Other things to play around with are -border and -bordercolor as some sites have these black backgrounds and I like to have the white frame around the picture (thank you for the color assessment mode in dt)
I guess if you would trust a measurement instead of your own eyes, i think butteraugli is the way to go. But still… Always use your eyes.
And start using something like mozjpeg if you care that much about jpeg efficiency.
I’m skeptical that you can upload something without it ever being recompressed. If it gets recompressed anyway, just uploading the best source that is not too grainy and not too sharp is probably your best bet.
Not a social media user here, let alone a poster. So what do I know.
My experience is that Facebook won’t downsize your pics as long as they’re at 2048px or less on the long edge, but they will definitely slaughter your image with their compression algorithms regardless. Even if you download your photo from FB and repost that same photo they will compress it once again, so resistance is futile.

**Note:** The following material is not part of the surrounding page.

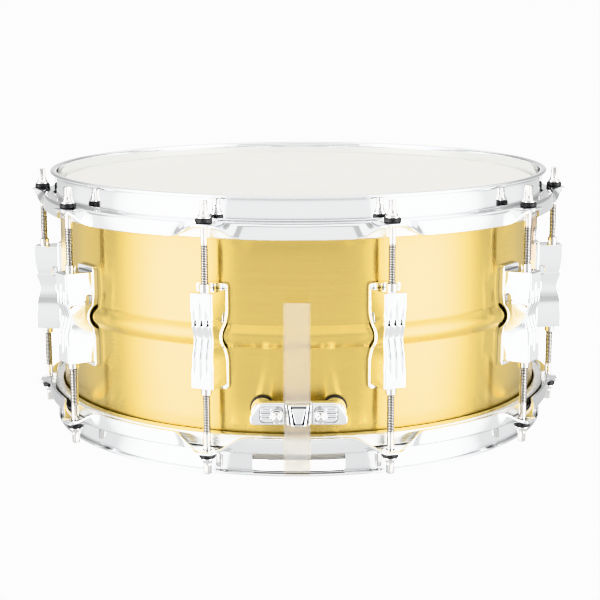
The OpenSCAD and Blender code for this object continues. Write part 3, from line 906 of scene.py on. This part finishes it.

My workaround is to send the picture to Flickr and post the link on Facebook. That way, if someone wants look at my pictures while taking a number 2, on a shiny screen full of finger grease and Escherichia coli, then they have that option.
And thanks for planting that thought in my brain @anon41087856…
I follow it and tag my photos too. There are the occasional moody food shoots that are not related to our editor A more recent #darktableedit tag is also active.
Something to note, not only for Social Media but also your personal homepage or flickr: since jpeg does only specify the stream and decoder there is room for improvement in the encoder. One of the better ones is MozJPEG Github, short demo/features.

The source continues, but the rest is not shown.